Problem description: Output every line below exactly.

Available data:
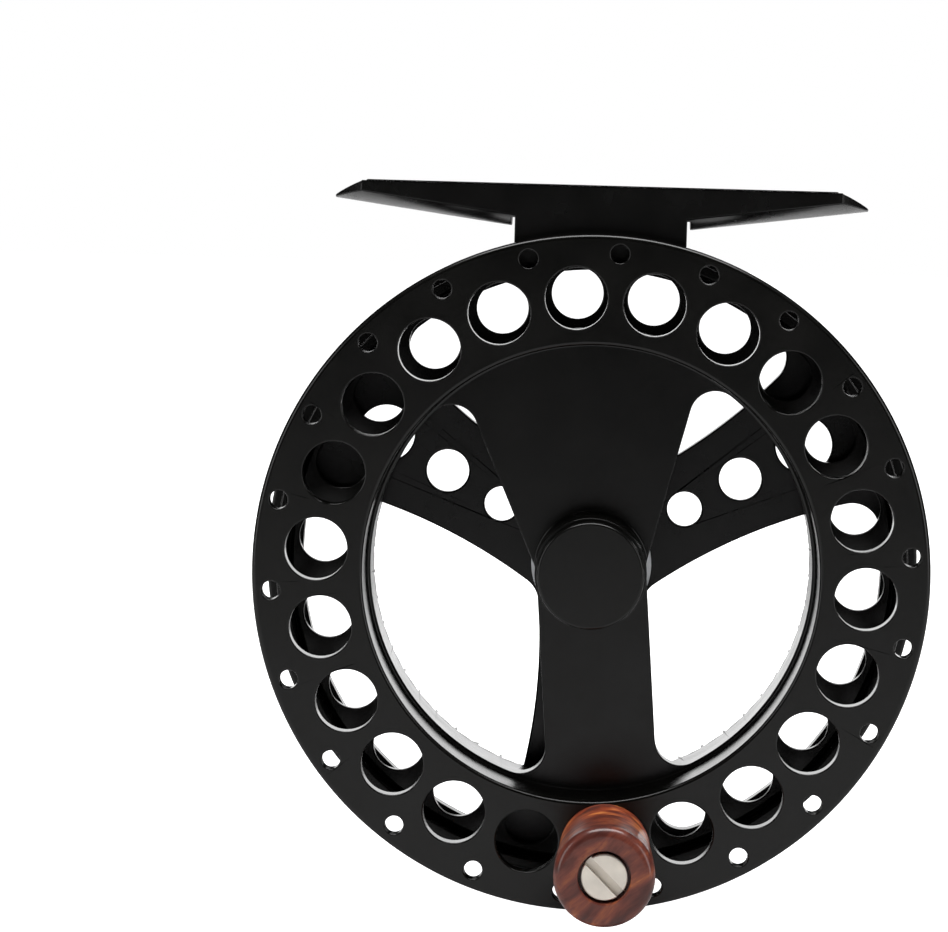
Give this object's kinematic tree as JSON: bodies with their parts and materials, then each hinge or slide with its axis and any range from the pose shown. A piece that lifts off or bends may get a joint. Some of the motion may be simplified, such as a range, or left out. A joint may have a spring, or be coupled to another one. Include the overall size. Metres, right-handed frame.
{
  "type": "fly reel",
  "caption": "Large-arbor fly reel: ported spool with a wooden handle knob, spoked one-sided frame, conical drag and a saddle foot for the rod's reel seat.",
  "frame": {"origin": "middle of the foot's saddle, on the line that lies against the rod's reel seat", "axes": "+X along the rod, +Y along the spool axis away from the handle, +Z from the spool axis towards the rod"},
  "size_m": [0.084, 0.0561, 0.0898],
  "materials": {
    "anodised_frame": "black anodised, satin",
    "anodised_spool": "black anodised, satin",
    "steel": "turned stainless",
    "bearing_steel": "ground bearing steel",
    "sleeve_metal": "machined, clear anodised",
    "drag_plastic": "acetal",
    "seal_rubber": "nitrile",
    "handle_wood": "oiled rosewood",
    "brass": "machined brass"
  },
  "bodies": {
    "frame": {"frame": "anodised_frame", "reel_foot": "anodised_frame", "foot_screws": "steel", "drag_cup": "sleeve_metal", "spring_washers": "bearing_steel"},
    "drag_knob": {"drag_knob": "anodised_spool", "knob_insert": "brass", "knob_cap": "anodised_spool"},
    "spindle": {"spindle": "steel", "spindle_washer": "steel", "spindle_nut": "steel", "rear_bearing_inner": "bearing_steel", "front_bearing_inner": "bearing_steel"},
    "sleeve": {"hub_sleeve": "sleeve_metal", "drag_cone": "drag_plastic", "clutch_shell": "bearing_steel", "clutch_rollers": "bearing_steel", "rear_bearing_balls": "bearing_steel", "rear_bearing_outer": "bearing_steel", "bearing_spacer": "sleeve_metal", "front_bearing_balls": "bearing_steel", "front_bearing_outer": "bearing_steel", "bearing_circlip": "bearing_steel", "spool_ring": "seal_rubber"},
    "spool": {"spool": "anodised_spool", "hub_cap": "anodised_spool", "cap_ring": "seal_rubber", "handle_screw": "steel", "handle_sleeve": "steel"},
    "handle": {"handle_knob": "handle_wood"}
  },
  "joints": [
    {"name": "drag_knob_turn", "type": "hinge", "parent": "frame", "child": "drag_knob", "pos_m": [0, 0, -0.0459], "axis": [0, -1, 0], "range_deg": [0, 330]},
    {"name": "drag_draw", "type": "slide", "parent": "frame", "child": "spindle", "axis": [0, 1, 0], "range_m": [0, 0.0004583]},
    {"name": "spool_spin", "type": "hinge", "parent": "spindle", "child": "sleeve", "pos_m": [0, 0, -0.0459], "axis": [0, -1, 0], "continuous": true},
    {"name": "spool_release", "type": "slide", "parent": "sleeve", "child": "spool", "axis": [0, -1, 0], "range_m": [0, 0.026]},
    {"name": "handle_spin", "type": "hinge", "parent": "spool", "child": "handle", "pos_m": [0.00274, 0, -0.07995], "axis": [0, -1, 0], "continuous": true}
  ],
  "couplings": [
    {"joint": "drag_knob_turn", "follows": "drag_draw", "rad_per_m": 12566}
  ]
}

Complete response:
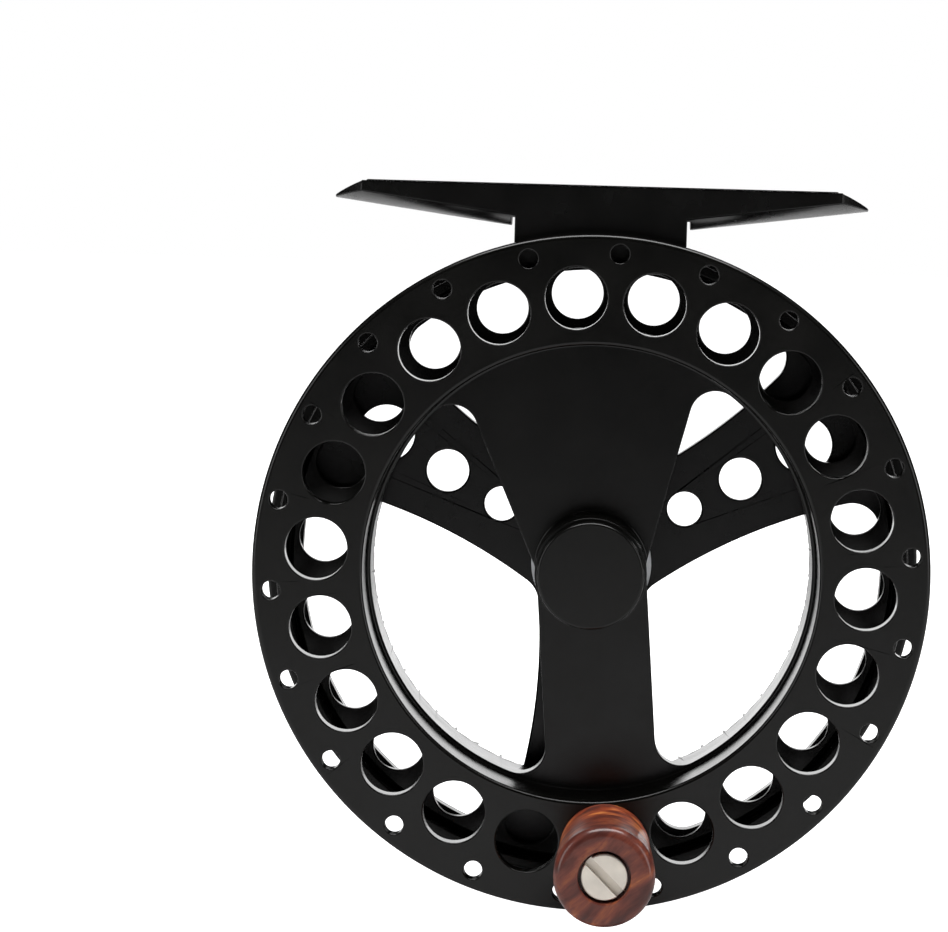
Give this object's kinematic tree as JSON: bodies with their parts and materials, then each hinge or slide with its axis and any range from the pose shown. A piece that lifts off or bends may get a joint. Some of the motion may be simplified, such as a range, or left out. A joint may have a spring, or be coupled to another one. Include the overall size. Metres, right-handed frame.
{
  "type": "fly reel",
  "caption": "Large-arbor fly reel: ported spool with a wooden handle knob, spoked one-sided frame, conical drag and a saddle foot for the rod's reel seat.",
  "frame": {"origin": "middle of the foot's saddle, on the line that lies against the rod's reel seat", "axes": "+X along the rod, +Y along the spool axis away from the handle, +Z from the spool axis towards the rod"},
  "size_m": [0.084, 0.0561, 0.0898],
  "materials": {
    "anodised_frame": "black anodised, satin",
    "anodised_spool": "black anodised, satin",
    "steel": "turned stainless",
    "bearing_steel": "ground bearing steel",
    "sleeve_metal": "machined, clear anodised",
    "drag_plastic": "acetal",
    "seal_rubber": "nitrile",
    "handle_wood": "oiled rosewood",
    "brass": "machined brass"
  },
  "bodies": {
    "frame": {"frame": "anodised_frame", "reel_foot": "anodised_frame", "foot_screws": "steel", "drag_cup": "sleeve_metal", "spring_washers": "bearing_steel"},
    "drag_knob": {"drag_knob": "anodised_spool", "knob_insert": "brass", "knob_cap": "anodised_spool"},
    "spindle": {"spindle": "steel", "spindle_washer": "steel", "spindle_nut": "steel", "rear_bearing_inner": "bearing_steel", "front_bearing_inner": "bearing_steel"},
    "sleeve": {"hub_sleeve": "sleeve_metal", "drag_cone": "drag_plastic", "clutch_shell": "bearing_steel", "clutch_rollers": "bearing_steel", "rear_bearing_balls": "bearing_steel", "rear_bearing_outer": "bearing_steel", "bearing_spacer": "sleeve_metal", "front_bearing_balls": "bearing_steel", "front_bearing_outer": "bearing_steel", "bearing_circlip": "bearing_steel", "spool_ring": "seal_rubber"},
    "spool": {"spool": "anodised_spool", "hub_cap": "anodised_spool", "cap_ring": "seal_rubber", "handle_screw": "steel", "handle_sleeve": "steel"},
    "handle": {"handle_knob": "handle_wood"}
  },
  "joints": [
    {"name": "drag_knob_turn", "type": "hinge", "parent": "frame", "child": "drag_knob", "pos_m": [0, 0, -0.0459], "axis": [0, -1, 0], "range_deg": [0, 330]},
    {"name": "drag_draw", "type": "slide", "parent": "frame", "child": "spindle", "axis": [0, 1, 0], "range_m": [0, 0.0004583]},
    {"name": "spool_spin", "type": "hinge", "parent": "spindle", "child": "sleeve", "pos_m": [0, 0, -0.0459], "axis": [0, -1, 0], "continuous": true},
    {"name": "spool_release", "type": "slide", "parent": "sleeve", "child": "spool", "axis": [0, -1, 0], "range_m": [0, 0.026]},
    {"name": "handle_spin", "type": "hinge", "parent": "spool", "child": "handle", "pos_m": [0.00274, 0, -0.07995], "axis": [0, -1, 0], "continuous": true}
  ],
  "couplings": [
    {"joint": "drag_knob_turn", "follows": "drag_draw", "rad_per_m": 12566}
  ]
}